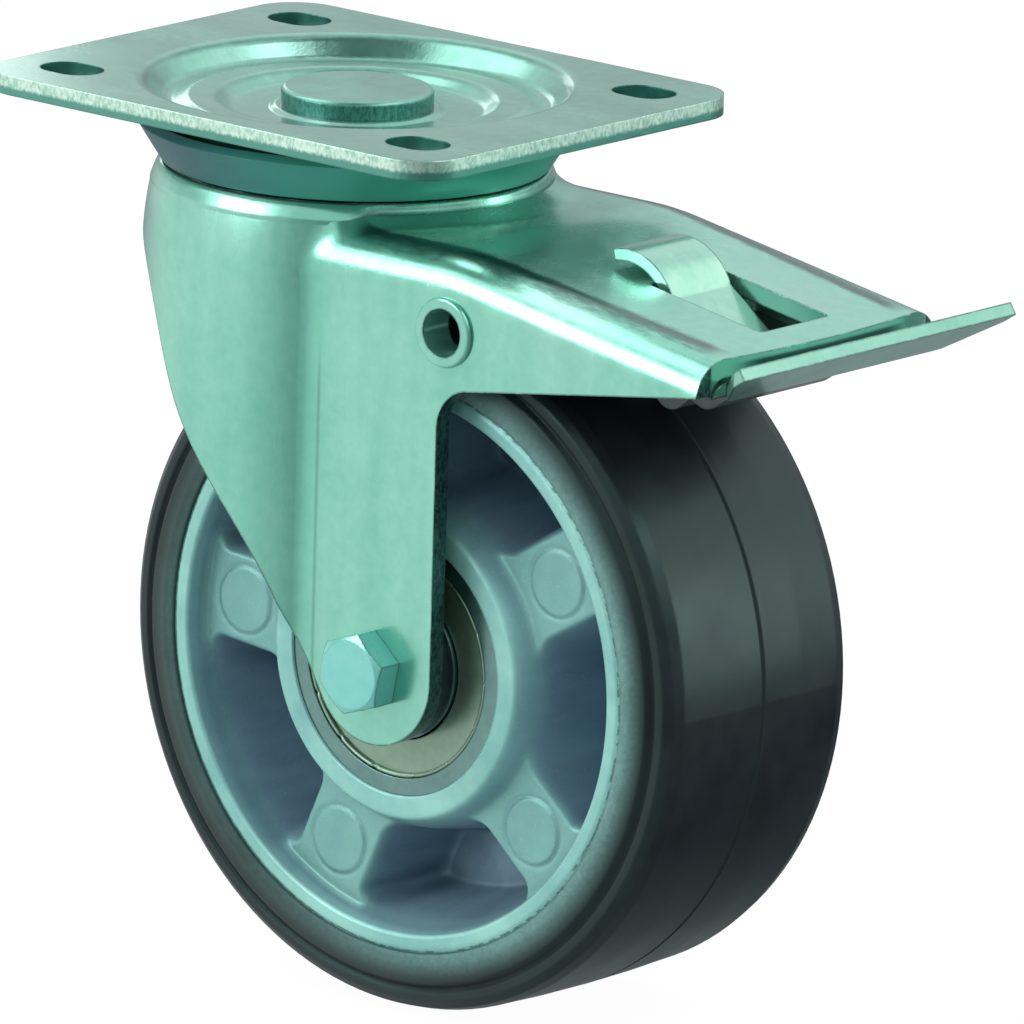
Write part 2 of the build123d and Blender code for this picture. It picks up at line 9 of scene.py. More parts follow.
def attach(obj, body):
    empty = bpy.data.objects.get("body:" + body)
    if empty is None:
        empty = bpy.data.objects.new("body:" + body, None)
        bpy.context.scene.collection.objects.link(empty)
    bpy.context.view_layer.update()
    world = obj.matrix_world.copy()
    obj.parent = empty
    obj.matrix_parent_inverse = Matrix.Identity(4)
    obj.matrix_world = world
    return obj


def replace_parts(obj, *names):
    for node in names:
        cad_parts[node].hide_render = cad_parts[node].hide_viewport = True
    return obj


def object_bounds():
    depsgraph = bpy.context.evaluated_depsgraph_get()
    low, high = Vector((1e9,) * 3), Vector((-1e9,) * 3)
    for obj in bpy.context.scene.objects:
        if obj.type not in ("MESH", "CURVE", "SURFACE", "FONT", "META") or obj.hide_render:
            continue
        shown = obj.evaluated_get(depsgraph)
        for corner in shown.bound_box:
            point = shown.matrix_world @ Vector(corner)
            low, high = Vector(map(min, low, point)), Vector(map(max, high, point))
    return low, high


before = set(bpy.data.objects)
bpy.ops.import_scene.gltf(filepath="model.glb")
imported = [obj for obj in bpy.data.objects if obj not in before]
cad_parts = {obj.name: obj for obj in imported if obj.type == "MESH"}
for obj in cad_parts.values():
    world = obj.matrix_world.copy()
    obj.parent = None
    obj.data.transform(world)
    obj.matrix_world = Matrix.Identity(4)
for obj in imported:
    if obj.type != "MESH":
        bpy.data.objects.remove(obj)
cad_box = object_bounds()
MM = 0.001


def mm(*values):
    """Lengths given in millimetres, in metres."""
    return tuple(value * MM for value in values)


# The origin lies on the king pin's axis, at the plate's top face. +X points to the pedal and -Y
# to the bolt's head. A pair is a soft step: where it begins and where it is full.
PLATE_HALF_X, PLATE_HALF_Y = mm(52.5, 42.5)
PLATE_RIM = (0.89, 0.92)
TORN_HEIGHT = mm(-2.0, -1.2)
TORN_WANDER = 0.9 * MM
OUTSIDE_DISH = mm(40.5, 41.5)
PLATE_STEEP = (0.3, 0.7)
PIN_STEEP = (0.3, 0.8)
# Radius, half width and strength of each line in the dish
DISH_LINES = ((*mm(37.2, 0.7), 0.7), (*mm(33.6, 0.6), 0.45), (*mm(24.4, 0.8), 0.4))

LEG_SHEET = mm(28.2, 28.9)
LEG_HEIGHT = mm(-27, -25)
LEG_EDGE_ON = (0.35, 0.7)
CUT_BEHIND = mm(19, 24)
BAND_ACROSS = mm(20, 27)
BAND_RISE = mm(0, 19)
BAND_FALL = mm(19.5, 23.5)
BAND_HEIGHT = mm(-26, -20)
QUARTER_FALL = mm(-24, -12)
QUARTER_HEIGHT = mm(-24, -18)
DECK_END = mm(106.2, 106.9)
DECK_LOWER = mm(-28.7, -27.9)
DECK_FACING = (0.5, 0.85)
RIDGE_X = mm(25.5, 102.8)
RIDGE_Y = mm(26.5, 23.2)
RIDGE_WIDTH = mm(0.9, 1.9)
RIDGE_BEGIN = mm(23, 27)
RIDGE_END = mm(100, 106)
RIDGE_HEIGHT = mm(-29, -27.5)
CREASE_X, CREASE_HALF = mm(20.6, 0.55)
CREASE_HEIGHT = mm(-48, -36)
EDGE_SHADE_RADIUS = 0.7 * MM
EDGE_SHADE_TURN = (0.9, 0.998)
PAINTED_LIGHT_SIDE = mm(-12, 32)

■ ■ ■

=== Written instruction ===
Include the first line, the line containing "bpy.context.view_layer.update()", and every line between them, copied exactly from the material above; output no other line.

=== Correct result ===
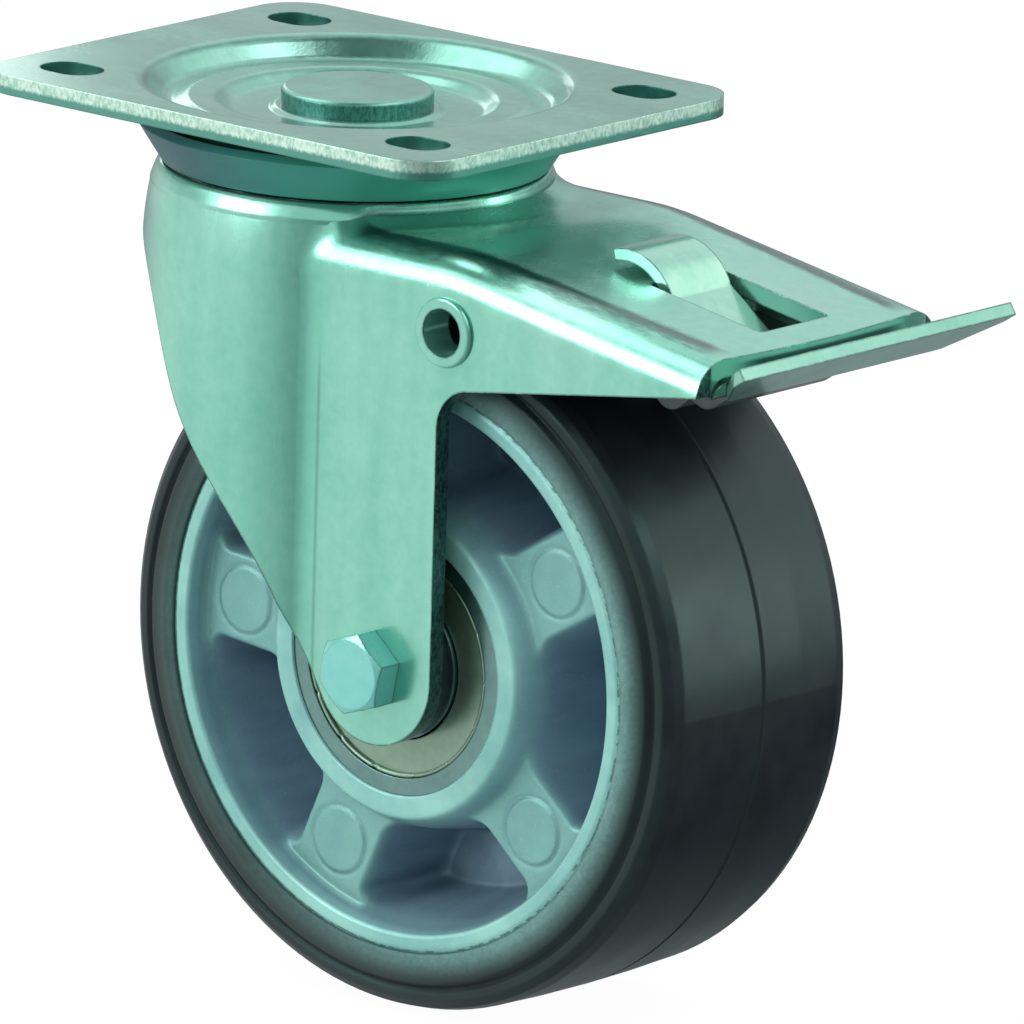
Write part 2 of the build123d and Blender code for this picture. It picks up at line 9 of scene.py. More parts follow.
def attach(obj, body):
    empty = bpy.data.objects.get("body:" + body)
    if empty is None:
        empty = bpy.data.objects.new("body:" + body, None)
        bpy.context.scene.collection.objects.link(empty)
    bpy.context.view_layer.update()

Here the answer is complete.